Should the SEC consider the proposed token security, the issuer has to comply with the country’s securities laws.
According to SEC, a DAOP operator must of necessity conduct due diligence on any project seeking to offer digital assets through its platform and exercise its judgment on whether the project is fit to raise funds.
SEC postulates a review of applications within 30days before determining if the digital asset proposed to be offered constitutes a “security”.
According to the commission, the new guidelines shall apply to all issuers seeking to raise capital through digital asset offerings, adding that it provides that issuers may only raise funds within a limit of N10 billion.
The commission, however, added that it could adjust the ceiling from time to time.
It revealed that digital asset actors include Digital Asset Offering Platforms (DAOPs), Digital Asset Custodians (DACs), Virtual Assets Service Providers (VASPs), and Digital Assets Exchange (DAX).
According to the new regulation, SEC said it would accommodate DAOPs provided it tendered evidence of a minimum paid-up capital of N500 million and a current fidelity bond covering at least 25 per cent of the minimum paid-up capital.
The regulation requires applicants seeking to register a DAOP to pay NGN100,000 for the filing or application fee, NGN300,000 for the processing fee, NGN30 million for the registration fee, and NGN100,000 for sponsored individuals.

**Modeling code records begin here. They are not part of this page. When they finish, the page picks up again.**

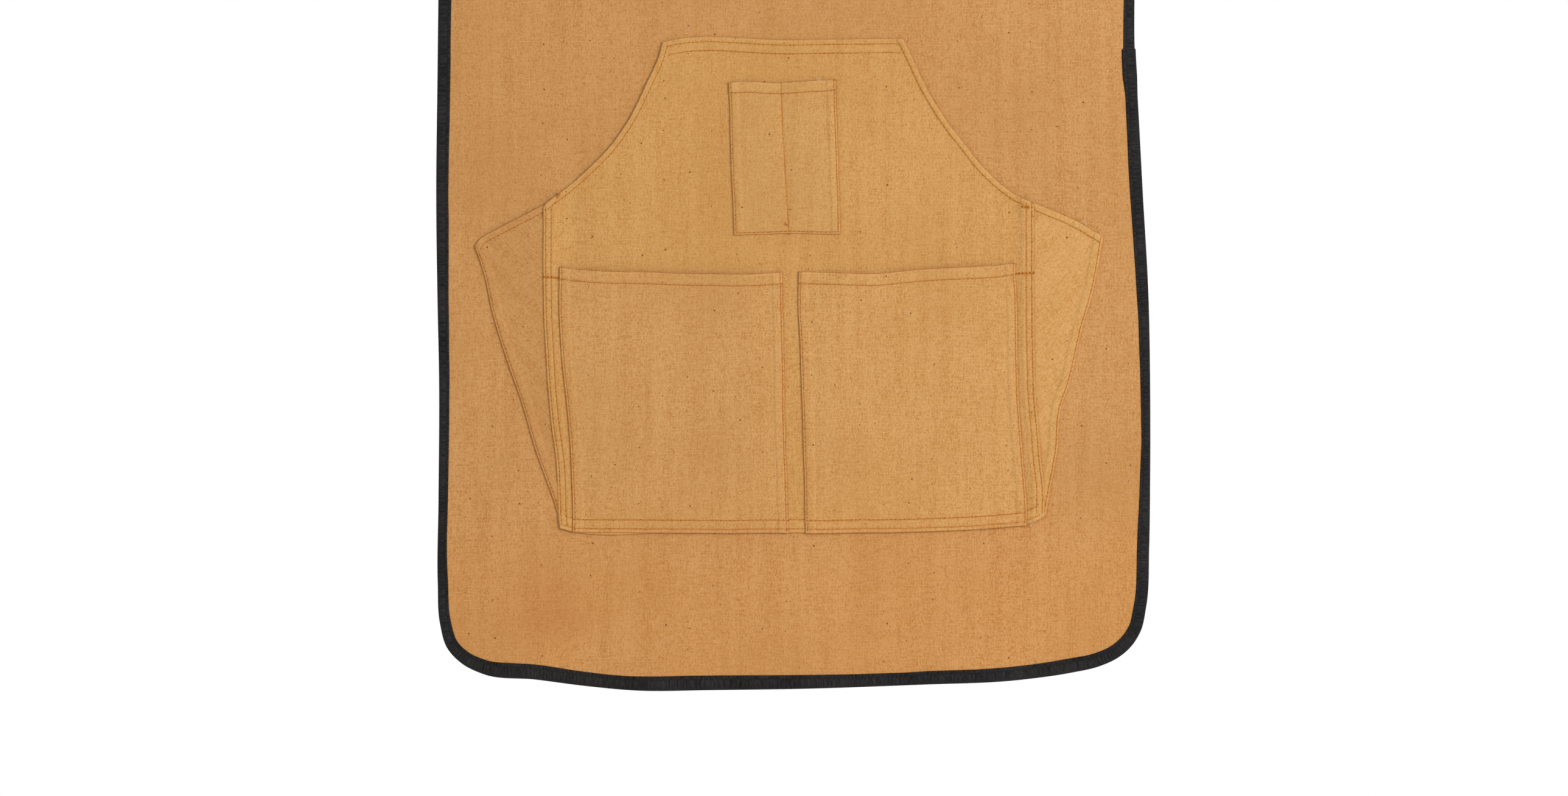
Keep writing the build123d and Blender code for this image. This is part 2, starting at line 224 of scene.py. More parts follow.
def tube_faces(count, sides):
    """Faces round a tube of rings, and its two ends."""
    i, k = np.meshgrid(np.arange(count - 1), np.arange(sides), indexing="ij")
    j = (k + 1) % sides
    faces = np.stack([i * sides + k, i * sides + j, (i + 1) * sides + j, (i + 1) * sides + k], -1)
    ends = [list(range(sides))[::-1], list(range((count - 1) * sides, count * sides))]
    return faces.reshape(-1, 4).tolist() + ends


# ---- a piece of cloth

NEAR = [0, .1, .25, .5, .9, 1.4, 1.9, 2.5, 3.2, 4, 4.7, 5.4, 6.2, 6.9, 7.7, 8.6, 9.5, 10.3, 11, 11.8, 13, 15]
INWARD = {"left": 1, "right": -1, "bottom": -1, "top": 1}


class Patch:
    """Cloth between four edges, its mesh lines close together near them, lying on something else."""

    def __init__(self, left, right, bottom, top, lies_at, step=4.0, near=NEAR, seed=0):
        self.edges = {"left": left, "right": right, "bottom": bottom, "top": top}
        self.lies_at, self.seed = lies_at, seed
        # dark: for each edge, how strongly painted shade darkens the cloth along it.
        self.bands, self.rows, self.dark = [], [], {}
        widths = np.linalg.norm(right - left, axis=1)
        heights = np.linalg.norm(top - bottom, axis=1)
        across = max(4, int((widths.max() - 2 * near[-1]) / step))
        up = max(4, int((heights.max() - 2 * near[-1]) / step))
        v0 = self.spread(near, heights.mean(), up)
        u0 = self.spread(near, widths.mean(), across)
        shares = np.linspace(0, 1, len(left))
        u = np.stack([self.spread(near, w, across) for w in np.interp(v0, shares, widths)])
        v = np.stack([self.spread(near, h, up) for h in np.interp(u0, shares, heights)], axis=1)
        self.shape = u.shape
        self.points = self.coons(u, v).reshape(-1, 2)

    @staticmethod
    def spread(near, size, inner):
        """Shares from 0 to 1: close together at both ends and even between."""
        first = np.array(near) * min(1 / size, 0.44 / near[-1])
        last = 1 - first[::-1]
        return np.concatenate([first, np.linspace(first[-1], last[0], inner + 2)[1:-1], last])

    def coons(self, u, v):
        def at(side, t):
            line = self.edges[side]
            t = np.clip(t, 0, 1) * (len(line) - 1)
            i = np.minimum(t.astype(int), len(line) - 2)
            return line[i] + (line[i + 1] - line[i]) * (t - i)[..., None]

        uu, vv = u[..., None], v[..., None]
        left, right = self.edges["left"], self.edges["right"]
        sides = (1 - uu) * at("left", v) + uu * at("right", v)
        ends = (1 - vv) * at("bottom", u) + vv * at("top", u)
        corners = ((1 - uu) * (1 - vv) * left[0] + uu * (1 - vv) * right[0]
                   + (1 - uu) * vv * left[-1] + uu * vv * right[-1])
        return sides + ends - corners

    def band(self, side, width, layers=1, line=None):
        """A hem or seam allowance folded behind an edge makes the cloth thicker along it."""
        self.bands.append((side, width, layers, line))

    def sew(self, side, distance, trim=(2, 2), line=None):
        """A stitch row at this distance from an edge, short of its ends by the trims."""
        line = self.edges[side] if line is None else line
        row = line + rightward(line) * INWARD[side] * distance
        total = lengths(row)[-1]
        self.rows.append(resample(row, np.linspace(trim[0] / total, 1 - trim[1] / total, 160)))
        return self.rows[-1]

    def measure(self, points):
        """Anywhere on the piece: the depth of its middle, half its thickness, rounded off at the edges,
        its dip at the stitches, its full thickness, and how far the nearest and each edge is."""
        gaps = {side: away(points, evenly(line, 110)) for side, line in self.edges.items()}
        thick = np.full(len(points), CLOTH)
        for side, width, layers, line in self.bands:
            gap = gaps[side] if line is None else away(points, evenly(line, 60))
            thick = thick + FOLD * layers * smooth((width + 1.1 - gap) / 2.2)
        dip = np.zeros(len(points))
        self.stitched = np.full(len(points), 99.0)
        for row in self.rows:
            gap = away(points, evenly(row, 60))
            dip = dip - 0.26 * bell(gap / 0.8) + 0.12 * noise(*points.T, 7.5, 31) * bell(gap / 4)
            self.stitched = np.minimum(self.stitched, gap)
        nearest = np.min(list(gaps.values()), axis=0)
        turn = np.clip(nearest / (0.5 * thick), 0, 1)
        half = 0.5 * thick * np.sqrt(1 - (1 - turn) ** 2)
        middle = self.lies_at(points, gaps) + 0.5 * thick
        return middle, half, dip * smooth(nearest / 1.2), thick, nearest, gaps

    def front(self, points):
        """Depth of the front face at any points."""
        middle, half, dip, *_ = self.measure(points)
        return middle + half + dip

    def mesh(self, name, material, shade_and_light_patches=()):
        rows, columns = self.shape
        count = rows * columns
        middle, half, dip, thick, nearest, gaps = self.measure(self.points)
        grid = np.arange(count).reshape(rows, columns)
        edge = np.zeros((rows, columns), bool)
        edge[0], edge[-1], edge[:, 0], edge[:, -1] = True, True, True, True
        half[edge.ravel()] = 0
        inner = ~edge.ravel()
        behind = grid.copy()
        behind[~edge] = count + np.arange(inner.sum())
        front = np.column_stack([self.points, middle + half + dip])
        rear = np.column_stack([self.points, middle - half])[inner]
        faces = []
        for g, turned in ((grid, False), (behind, True)):
            a, b, c, d = g[:-1, :-1], g[:-1, 1:], g[1:, 1:], g[1:, :-1]
            faces += np.stack((a, d, c, b) if turned else (a, b, c, d), axis=-1).reshape(-1, 4).tolist()
        tone = self.tone(thick, nearest, gaps, shade_and_light_patches)
        return solid(name, facing(np.vstack([front, rear])), faces, [material],
                     tone=np.concatenate([tone, tone[inner] * 0.3]))

    def tone(self, thick, nearest, gaps, shade_and_light_patches):
        """Paler on folds and hems, from wear and painted highlight; painted shade along stitch rows and at
        the undercut edge; and patches of painted shade and light.
        """
        x, z = self.points.T
        # Paler across hem bands and along folded edges: rubbed wear, and painted highlight where the raised
        # fold catches the light.
        tone = 0.12 * (thick / CLOTH - 1) * (1 + 0.8 * noise(x, z, 16, self.seed + 7))
        tone = tone + (0.14 + 0.14 * noise(x, z, 9, self.seed + 8)) * bell((nearest - 1.1) / 0.8)
        # Painted shade in the groove along each stitch row, ramped towards orange-brown.
        tone = tone - 0.31 * bell(self.stitched / 0.5) - 0.03 * bell(self.stitched / 1.8)
        for side, gap in gaps.items():
            # Painted shade along the piece's own edges, standing in for the shadow beside and under a raised
            # edge; each side's strength is its dark value.
            tone = tone - self.dark.get(side, 0.0) * bell(gap / 0.42)
        # Round patches of painted shade (darker) and painted light (paler) for slow folds and soft creases in
        # the cloth.
        for px, pz, radius, amount in shade_and_light_patches:
            tone = tone + amount * bell(np.hypot(x - px, z - pz) / radius)
        return tone


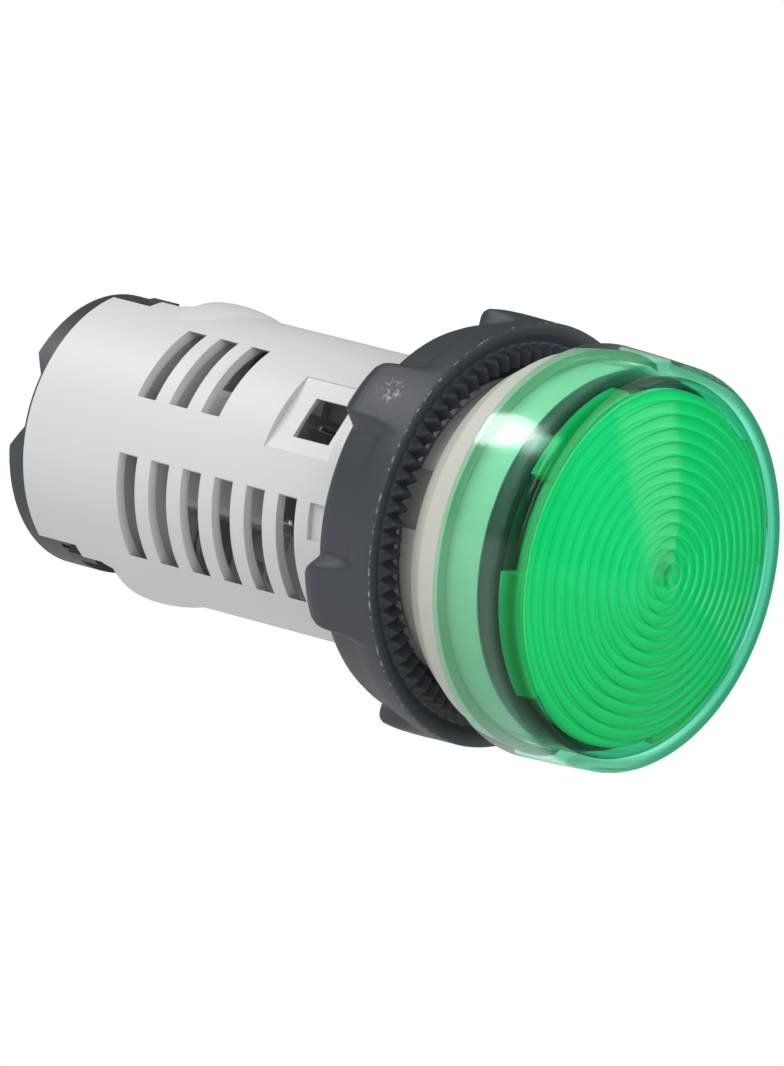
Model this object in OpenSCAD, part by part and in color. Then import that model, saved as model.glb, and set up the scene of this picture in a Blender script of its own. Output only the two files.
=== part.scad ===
// Panel pilot light with a screw-clamp rear, millimetres.
// Origin: centre of the panel seat (rear face of the gasket).
// +Y runs along the lamp axis to the rear, the lens looks along -Y,
// and the two terminals sit one above the other on Z.

/* [Lens] */
// How far the lens cap stands out past the neck
lens_over = 3.6; // [3:0.1:6]
// Distance the rim stands in front of the panel seat
rim_y = 3.8; // [2.5:0.1:6]
// Length of the lens skirt, rim to shoulder
skirt_l = 6.9; // [5:0.1:10]
// Rise of the domed disc
dome_h = 2.1; // [1:0.1:3]
// Wall of the cap
lens_wall = 1.2; // [0.8:0.1:2]
// Pitch of the concentric lens rings
ring_pitch = 0.91; // [0.6:0.01:1.5]
// Depth of the lens rings
ring_depth = 0.13; // [0.05:0.01:0.3]
// Wall of the diffuser cup
cup_wall = 0.75; // [0.6:0.05:1.2]
// Arc of each rear tab of the diffuser, degrees
tab_arc = 43; // [20:1:50]

/* [Neck and gasket] */
// Outer radius of the threaded neck
neck_r = 10.9; // [9:0.1:14]
// Length of the neck behind the panel seat
neck_l = 9.6; // [7:0.1:14]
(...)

Despite the SEC’s new regulations, it is still not certain whether Nigeria is ready to fully regulate cryptocurrency activities. This is because the Nigerian apex bank, the Central Bank of Nigeria (CBN) has continued to mandate all financial institutions in Nigeria to steer clear of cryptocurrencies and should not allow any crypto-related entities to open bank accounts in financial institutions, this has pushed virtually all individuals engaging in cryptocurrency activities in Nigeria to engage only in what is known as peer-to-peer trading. However, it is expected that the new SEC regulations may force the CBN to reconsider its stance on cryptocurrency transactions in the near future.